Há muito tempo venho defendendo que há uma estupefação generalizada com a tecnologia. Uma glorificação da mesma. Há pessoas que idolatram o MP15! Outras passam boa parte do seu dia realmente preocupadas com questões filosóficas do tipo: qual é a diferença entre uma TV de plasma e uma LCD? Entre HD e Full HD? Entre Dual Core e Quad Core? E não são os vendedores. Aliás, os vendedores são, em geral, os que menos se preocupam com isso, talvez por intuírem a essência de todo esse imbróglio. Os vendedores dominarão o mundo!

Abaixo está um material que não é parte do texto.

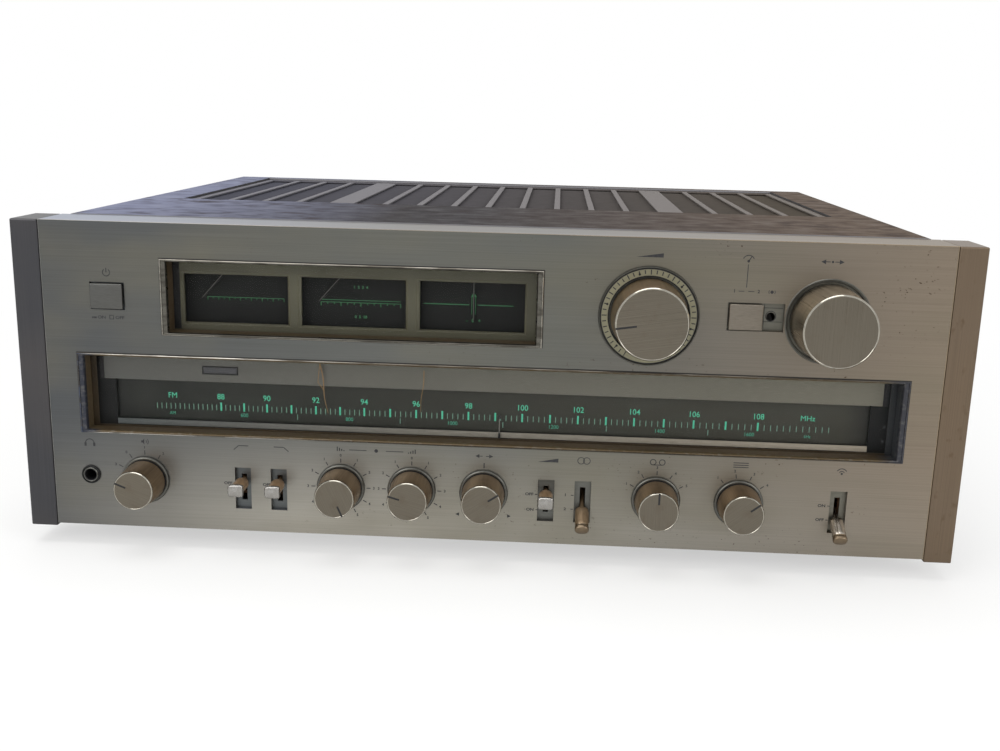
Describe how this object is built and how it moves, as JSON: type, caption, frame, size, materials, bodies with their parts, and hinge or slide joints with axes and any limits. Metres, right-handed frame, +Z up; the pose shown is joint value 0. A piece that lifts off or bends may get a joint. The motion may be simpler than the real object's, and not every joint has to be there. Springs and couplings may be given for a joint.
{
  "type": "stereo receiver",
  "caption": "Wide stereo receiver with an aluminium front, tuning dial and meter windows, turned knobs, bat levers and a vented steel case.",
  "frame": {"origin": "on the ground, under the centre of the bounding box", "axes": "+X to the right seen from the front, +Y from the front panel towards the rear, +Z up"},
  "size_m": [0.5, 0.413, 0.1795],
  "materials": {
    "cheek_aluminium": "satin",
    "chrome": "polished",
    "clear_pane": "clear",
    "cord": "twisted",
    "cream_ring": "satin, printed",
    "dark_plastic": "matt",
    "knob_aluminium": "satin, turned",
    "mask_plastic": "matt olive",
    "needle_paint": "matt paint",
    "nylon": "matt",
    "painted_steel": "satin paint",
    "panel_aluminium": "brushed",
    "phenolic": "matt",
    "rubber": "matt",
    "scale_print": "smoked, printed",
    "zinc_steel": "zinc plated"
  },
  "bodies": {
    "case": {"antenna_terminals": "dark_plastic", "chassis": "zinc_steel", "control_board": "phenolic", "cord_gland": "rubber", "dial_bezel": "chrome", "dial_cord": "cord", "dial_frame": "dark_plastic", "dial_header": "panel_aluminium", "dial_scale": "scale_print", "dial_window": "clear_pane", "foot_front_left": "rubber", "foot_front_right": "rubber", "foot_rear_left": "rubber", "foot_rear_right": "rubber", "front_bracket": "zinc_steel", "front_panel": "panel_aluminium", "headphone_jack": "chrome", "heat_sink": "dark_plastic", "jack_panel": "phenolic", "left_cheek": "cheek_aluminium", "left_meter": "dark_plastic", "main_board": "phenolic", "meter_bezel": "chrome", "meter_mask": "mask_plastic", "meter_window": "clear_pane", "middle_meter": "dark_plastic", "pointer_rail": "panel_aluminium", "power_transformer": "zinc_steel", "rear_panel": "zinc_steel", "right_cheek": "cheek_aluminium", "right_meter": "dark_plastic", "speaker_terminals": "dark_plastic", "top_cover": "painted_steel", "tuning_gang": "zinc_steel", "vent_grille": "painted_steel", "volume_board": "phenolic", "volume_ring": "cream_ring"},
    "power_button": {"power_button": "knob_aluminium"},
    "meter_button": {"meter_button": "knob_aluminium"},
    "volume_knob": {"volume_knob": "knob_aluminium"},
    "speakers_knob": {"speakers_knob": "knob_aluminium"},
    "bass_knob": {"bass_knob": "knob_aluminium"},
    "treble_knob": {"treble_knob": "knob_aluminium"},
    "balance_knob": {"balance_knob": "knob_aluminium"},
    "tape_knob": {"tape_knob": "knob_aluminium"},
    "function_knob": {"function_knob": "knob_aluminium"},
    "low_filter_lever": {"low_filter_lever": "knob_aluminium"},
    "high_filter_lever": {"high_filter_lever": "knob_aluminium"},
    "loudness_lever": {"loudness_lever": "knob_aluminium"},
    "mode_lever": {"mode_lever": "knob_aluminium"},
    "muting_lever": {"muting_lever": "knob_aluminium"},
    "dial_pointer": {"dial_pointer": "needle_paint"},
    "dial_drum": {"dial_drum": "nylon"},
    "cord_idler": {"cord_idler": "nylon"},
    "left_needle": {"left_needle": "needle_paint"},
    "middle_needle": {"middle_needle": "needle_paint"},
    "right_needle": {"right_needle": "needle_paint"},
    "bar_antenna": {"bar_antenna": "dark_plastic"},
    "tuning": {"tuning_knob": "knob_aluminium", "tuning_shaft": "zinc_steel"}
  },
  "joints": [
    {"name": "power_button_push", "type": "slide", "parent": "case", "child": "power_button", "axis": [0, 1, 0], "range_m": [0, 0.0023], "stiffness_N_per_m": 300},
    {"name": "meter_button_push", "type": "slide", "parent": "case", "child": "meter_button", "axis": [0, 1, 0], "range_m": [0, 0.0023], "stiffness_N_per_m": 300},
    {"name": "volume_knob_turn", "type": "hinge", "parent": "case", "child": "volume_knob", "pos_m": [0.0827, -0.1785, 0.1386], "axis": [0, 1, 0], "range_deg": [-51.5, 248.5]},
    {"name": "speakers_knob_turn", "type": "hinge", "parent": "case", "child": "speakers_knob", "pos_m": [-0.18452, -0.1785, 0.0393], "axis": [0, 1, 0], "range_deg": [0, 90]},
    {"name": "bass_knob_turn", "type": "hinge", "parent": "case", "child": "bass_knob", "pos_m": [-0.0775, -0.1785, 0.0393], "axis": [0, 1, 0], "range_deg": [-306, 0]},
    {"name": "treble_knob_turn", "type": "hinge", "parent": "case", "child": "treble_knob", "pos_m": [-0.0391, -0.1785, 0.0393], "axis": [0, 1, 0], "range_deg": [-76, 224]},
    {"name": "balance_knob_turn", "type": "hinge", "parent": "case", "child": "balance_knob", "pos_m": [-0.00028, -0.1785, 0.0393], "axis": [0, 1, 0], "range_deg": [-206, 94]},
    {"name": "tape_knob_turn", "type": "hinge", "parent": "case", "child": "tape_knob", "pos_m": [0.0917, -0.1785, 0.0393], "axis": [0, 1, 0], "range_deg": [-60, 60]},
    {"name": "function_knob_turn", "type": "hinge", "parent": "case", "child": "function_knob", "pos_m": [0.13541, -0.1785, 0.0393], "axis": [0, 1, 0], "range_deg": [-90, 0]},
    {"name": "low_filter_lever_flip", "type": "hinge", "parent": "case", "child": "low_filter_lever", "pos_m": [-0.13099, -0.1625, 0.03999], "axis": [1, 0, 0], "range_deg": [0, 29]},
    {"name": "high_filter_lever_flip", "type": "hinge", "parent": "case", "child": "high_filter_lever", "pos_m": [-0.11139, -0.1625, 0.03999], "axis": [1, 0, 0], "range_deg": [0, 29]},
    {"name": "loudness_lever_flip", "type": "hinge", "parent": "case", "child": "loudness_lever", "pos_m": [0.03318, -0.1625, 0.03999], "axis": [1, 0, 0], "range_deg": [0, 29]},
    {"name": "mode_lever_flip", "type": "hinge", "parent": "case", "child": "mode_lever", "pos_m": [0.05278, -0.1625, 0.03999], "axis": [1, 0, 0], "range_deg": [-29, 0]},
    {"name": "muting_lever_flip", "type": "hinge", "parent": "case", "child": "muting_lever", "pos_m": [0.18772, -0.1625, 0.03999], "axis": [1, 0, 0], "range_deg": [-29, 0]},
    {"name": "tuning_turn", "type": "hinge", "parent": "case", "child": "tuning", "pos_m": [0.1739, -0.1785, 0.1386], "axis": [0, 1, 0], "range_deg": [-1449.67, 1319.52]},
    {"name": "pointer_slide", "type": "slide", "parent": "case", "child": "dial_pointer", "axis": [1, 0, 0], "range_m": [-0.15181, 0.13818]},
    {"name": "drum_turn", "type": "hinge", "parent": "case", "child": "dial_drum", "pos_m": [0.17202, -0.1545, 0.087], "axis": [0, 1, 0], "range_deg": [-282.76, 310.65]},
    {"name": "idler_turn", "type": "hinge", "parent": "case", "child": "cord_idler", "pos_m": [-0.18988, -0.1545, 0.065], "axis": [0, 1, 0], "range_deg": [-1319.53, 1449.68]},
    {"name": "left_needle_swing", "type": "hinge", "parent": "case", "child": "left_needle", "pos_m": [-0.1349, -0.1602, 0.1588], "axis": [0, -1, 0], "range_deg": [0, 86.8], "stiffness_Nm_per_rad": 0.0002},
    {"name": "middle_needle_swing", "type": "hinge", "parent": "case", "child": "middle_needle", "pos_m": [-0.07177, -0.1602, 0.1588], "axis": [0, -1, 0], "range_deg": [0, 86.8], "stiffness_Nm_per_rad": 0.0002},
    {"name": "right_needle_swing", "type": "hinge", "parent": "case", "child": "right_needle", "pos_m": [-0.00864, -0.1602, 0.1588], "axis": [0, -1, 0], "range_deg": [-40, 40], "stiffness_Nm_per_rad": 0.0002},
    {"name": "antenna_swing", "type": "hinge", "parent": "case", "child": "bar_antenna", "pos_m": [0.0752, 0.2005, 0.15], "axis": [0, 0, -1], "range_deg": [0, 90]}
  ],
  "couplings": [
    {"joint": "pointer_slide", "follows": "tuning_turn", "m_per_rad": 0.006},
    {"joint": "drum_turn", "follows": "tuning_turn", "ratio": -0.21429},
    {"joint": "idler_turn", "follows": "tuning_turn", "ratio": -1}
  ]
}
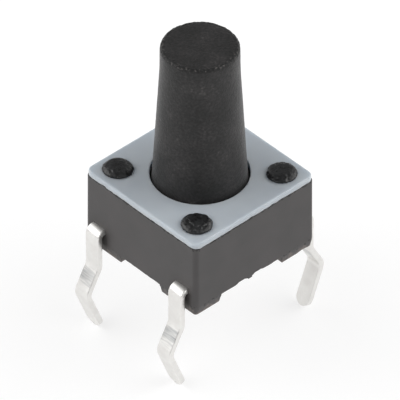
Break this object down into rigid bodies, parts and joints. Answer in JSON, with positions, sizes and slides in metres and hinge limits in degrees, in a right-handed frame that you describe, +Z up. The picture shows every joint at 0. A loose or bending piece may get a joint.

É claro que a tecnologia existe para nos servir. Nada melhor do que saber que seu DVD novinho, que você acabou de pagar, em breve será brutalmente substituído pela nova onda do momento: o novíssimo e poderosíssimo blu-ray (com direito a erro de ortografia). Por que raios essa merda não se chama blue-ray? Peço ajuda aos universitários? Enfim, quando finalmente conseguirmos comprar essa merda, ela será obsoleta. A tecnologia existe para nos servir, repito. Para que possamos desfrutar de momentos agradáveis com a família assistindo a um bom filme, etc. Sem dúvida. Não tente duvidar disso publicamente.

A tecnologia sempre avança, porque é ela quem nos serve, certo? Vejamos: No século passado, na era dos vídeos cassetes, chegou a existir (ou ainda existe, não sei) um tal de HD VHS. Aquilo era (ou é) um formato de vídeo  que conseguia armazenar filmes em resoluções altíssimas em fitas VHS (aquelas fitas enormes de vídeo cassete que todos acham engraçadas). Legal, né? Antiquadas fitas VHS podiam armazenar filmes com resolução superior a qualquer DVD. Só voltamos a atingir aquela resolução (em meios domésticos) recentemente, com o blu-ray escrito errado e HDTV. É a mesma ladainha com o vinil x CD. 

O consumo precisa crescer sempre (que novidade!). O mundo pode acabar se as pessoas pararem de consumir trecos e troços eletrônicos, e o fato desses trecos e troços existirem não significa que eles sejam necessariamente melhores ou mais acessíveis do que o troço que existia antes. Significa apenas que nós temos que tomar bem no cu e começar agora mesmo a guardar grana para comprar esse novo treco se quisermos assistir aos lançamentos da Disney quando ficarmos velhinhos.

O consumo precisa crescer e nós devemos comprar o MP15 porque, afinal de contas, ele veio depois do MP14 e, portanto, deve ser "melhor". Além do mais está na promoção. Você ainda ouve MP3 no ônibus, seu alienado? De que planeta você veio? 

O consumo precisa crescer para que computadores velhos sejam doados às nossas escolas e bibliotecas.

O consumo precisa crescer e meus filhos servirão para me lembrar disso. Se não fossem nossas crianças estaríamos ainda vivendo como no tempo das cavernas, usando fechos de velcro, dando pauladas na cabeça das nossas mulheres e saindo com a do vizinho. O consumo precisa crescer para que a tecnologia avance sempre, rumo ao futuro, porque sem consumo e sem tecnologia não teríamos comida enlatada e tampouco chiclete. Levaríamos horas para ir a Garibaldi e jamais saberíamos que os cubanos estão fodidos. Não teríamos como aquecer o leite em 30 segundos. Sequer saberíamos o que são 30 segundos. 

Não saberíamos os nomes das constelações e, por isso, não teríamos horóscopo.

O consumo e sua filha, a tecnologia, existem para que possamos assistir ao Faustão em alta definição de som e imagem. Dessa forma podemos descansar melhor no domingo e, na segunda-feira, trabalhar mais para continuar consumindo e dar continuidade ao movimento dessa roda maravilhosa que nos traz tantos prazeres e nos alivia de tanta dor e sofrimento. 

E que ninguém se questione sobre como o avião consegue voar. Ele voa como voam os anjos. Iremos nós, mortais, perscrutar os desígnios do Criador? Iremos nós questionar aquilo que nos engrandece? 

Vou guardar uma graninha e comprar o meu blu-ray bem quietinho. E não há erro ortográfico (só implicância minha). E se ele não reproduzir meus CDs favoritos não tem problema: a culpa é minha. Além disso posso adaptar o velho Pioneer do carro ao som da minha sala através da magia da fita isolante. Ele será, novemente, um pioneiro.